Para entender a força
política dos Mânica, mesmo após ser vinculado à chacina, Antério foi eleito prefeito de Unaí, em 2004, com 72,37% dos votos válidos. E reeleito em 2008. Em novembro de 2008,
chegou a ser um dos condecorados com a Medalha da Ordem do Mérito Legislativo,
em cerimônia promovida pela Assembleia Legislativa de Minas Gerais.
Aguardando o processo em
liberdade, ele pediu votos à reeleição de Jair Bolsonaro (PL), em 2022, através
de um vídeo que circulou pelas redes sociais.
“Esse crime, perpetrado
contra servidores públicos no exercício de suas funções, é um lembrete da
importância de protegermos aqueles que se dedicam à fiscalização das leis e à
garantia dos direitos fundamentais dos trabalhadores. A execução tardia da pena
de Norberto Mânica reafirma a importância da justiça para preservar a memória das
vítimas e fortalecer o papel da auditoria fiscal do trabalho”, diz Bob Machado.

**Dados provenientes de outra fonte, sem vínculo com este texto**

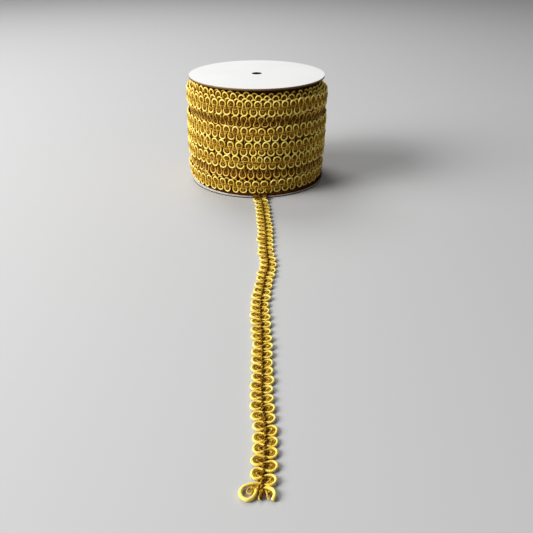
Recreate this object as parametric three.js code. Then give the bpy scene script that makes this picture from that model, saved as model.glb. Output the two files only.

A impunidade dos mandantes
do caso era apontada por auditores fiscais do trabalho como incentivo para
ameaças contra a categoria.
Em junho do ano passado, por
exemplo, um homem se tornou alvo de uma operação da Polícia Federal ao disparar
áudios com ameaças contra a fiscalização do trabalho que atuava na região
cafeeira de Minas Gerais, mesmo Estado de Unaí.
“Se juntar todo mundo, os
trabalhadores, 30 pessoas pegando café, na hora em que a fiscalização chegar
lá, quebra o carro deles, mete o pau neles e desce o cacete neles. Aí, vai
parar com essa pouca vergonha aí”, diz um dos áudios.
Carlos Calazans, chefe da
Superintendência Regional do Trabalho, afirmou à coluna na época que a PF
estava investigando se ele estava agindo a mando de alguém, se estava
articulado com outras pessoas e se é “gato”, como são chamados os contratadores
de mão de obra a serviço de fazendeiros.
·
Dia Nacional de Combate ao Trabalho Escravo
A história desse caso se
confunde com a trajetória recente do combate à escravidão contemporânea no
país, apesar de os quatro funcionários do então Ministério do Trabalho e
Emprego não estarem fiscalizando esse tipo de exploração no momento de sua
execução.
Tanto que o 28 de janeiro
tornou-se, desde 2009, o Dia Nacional de Combate ao Trabalho Escravo.
Em 2004, a votação em
primeiro turno, na Câmara dos Deputados, da Proposta de Emenda Constitucional
que prevê o confisco de propriedades flagradas com escravos e sua destinação à
reforma agrária ou a programas de habitação urbanos, ocorreu sob forte comoção
pública gerada pela execução. Isso pressionou a decisão dos deputados, que
aprovaram o texto.
Mas quando o sangue dos
quatro esfriou, ruralistas sentiram-se confortáveis para protelar a aprovação
da PEC, cujo trâmite até a segunda aprovação na Câmara levou oito anos. Em
2014, a Emenda Constitucional 81 foi aprovada no Senado Federal e promulgada
pelo Congresso Nacional, mas – desde então – aguarda regulamentação.